WM 2010 Steht Griechenland vor dem Ende der "Ottokratie"?

Auf der einen Seite der gelernte Anstreicher, auf der anderen der Lebemann. Hier der dozierende Fußballlehrer im Trainingsanzug, dort die schillernde Hand Gottes. Das Trainer-Duell bei der WM in Südafrika zwischen Otto Rehhagel und Diego Maradona ist auch ein Aufeinandertreffen der Gegensätze.

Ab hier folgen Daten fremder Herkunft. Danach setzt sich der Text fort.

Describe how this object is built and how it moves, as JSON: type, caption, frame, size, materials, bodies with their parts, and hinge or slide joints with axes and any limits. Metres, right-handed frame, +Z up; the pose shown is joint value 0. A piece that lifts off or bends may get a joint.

Auf der einen Seite der gelernte Anstreicher, auf der anderen der Lebemann. Hier der dozierende Fußballlehrer im Trainingsanzug, dort die schillernde Hand Gottes. Das Trainer-Duell bei der WM in Südafrika zwischen Otto Rehhagel und Diego Maradona ist auch ein Aufeinandertreffen der Gegensätze. Und doch haben beide etwas gemein: In Griechenland und Argentinien haben die Volkshelden Rehakles und Maradona Kult-Status - und von ihren Spielern werden sie verehrt.

"Die Verdienste von Rehhagel für den griechischen Fußball kann man gar nicht hoch genug einschätzen", sagt Angelos Charisteas, der EM-Held von 2004: "Wir vertrauen ihm wie Kinder." Stürmer Georgios Samaras fügt hinzu: "Er hat Disziplin ins Team gebracht und stets negative Einflüsse von außen abgeblockt."

Nach dem sensationellen EM-Triumph haben sie Rehhagel in Hellas auf den Olymp gehoben. Seine defensive Spielweise hat der "Maurermeister" stets verteidigt. "Wenn wir irgendwann mal Ronaldo, Kaka oder Messi haben, dann können wir auch entsprechenden Fußball spielen", pflegt Rehhagel Kritikern zu antworten.

Vor der Partie gegen Argentinien betonte Rehhagel erneut, dass ein Vergleich Griechenlands mit den großen Fußball-Nationen hinke. "In Brasilien und Argentinien wachsen die guten Spieler auf den Bäumen. Wir müssen jahrelang nach ihnen suchen. Argentinien lässt einen Milito draußen, der Bayern München im Champions-League-Finale abgeschossen hat. Davon träumen wir nur", sagte der Methusalem, der mit 71 Jahren der älteste Trainer der WM-Geschichte ist, auf der Pressekonferenz im Peter-Mokaba-Stadion in Polokwane.

Über den 22 Jahre jüngeren Maradona redete Rehhagel ganz höflich und korrekt als "Herr Maradona". Die Griechen bekamen es schon einmal bei einer WM mit ihm zu tun. 1994 in den USA erzielte D10S - eine Zusammensetzung des Wortes Dios (Gott) mit Maradonas Trikotnummer 10 - beim 4:0-Sieg der Gauchos sein achtes und letztes WM-Tor.

Rehhagel hat seine Aufgabe in Südafrika im Grunde schon vor dem Vorrunden-Endspiel gegen den zweimaligen Weltmeister Argentinien erledigt. Beim 2:1 gegen Nigeria feierte das ganze Land den ersten Sieg und die ersten Tore bei einer WM-Endrunde. Im Anschluss konnte "König Otto" auch wieder die Huldigungen seiner Untertanen entgegennehmen. "Er hat erneut gezeigt, wie genial er sein kann", schrieb die Sportzeitung Goal News.

Trotzdem nagt der Zahn der Zeit an Rehhagel. In Griechenland wird schon fleißig über mögliche Nachfolger spekuliert. Der Nachrichtensender Skai berichtete zuletzt, dass der Portugiese Fernando Santos in den Startlöchern steht. Auch der Bosnier Dusan Bajevic wird als potenzieller Rehhagel-Erbe genannt. Beide Trainer versprechen offensiveren und moderneren Fußball.

Nach neun Jahren könnte die Ottokratie ein Ende haben. "Ich weiß nicht, wie es weitergeht. Wir setzen uns nach der WM zusammen", hat Rehhagel erklärt und zu seinen Spielern sagte der gebürtige Essener nach dem 0:2 zum Auftakt gegen Südkorea: "Es könnten die letzten Tage sein, die wir gemeinsam verbringen. Also lasst uns die WM gut zu Ende bringen." Es klang nach Abschied.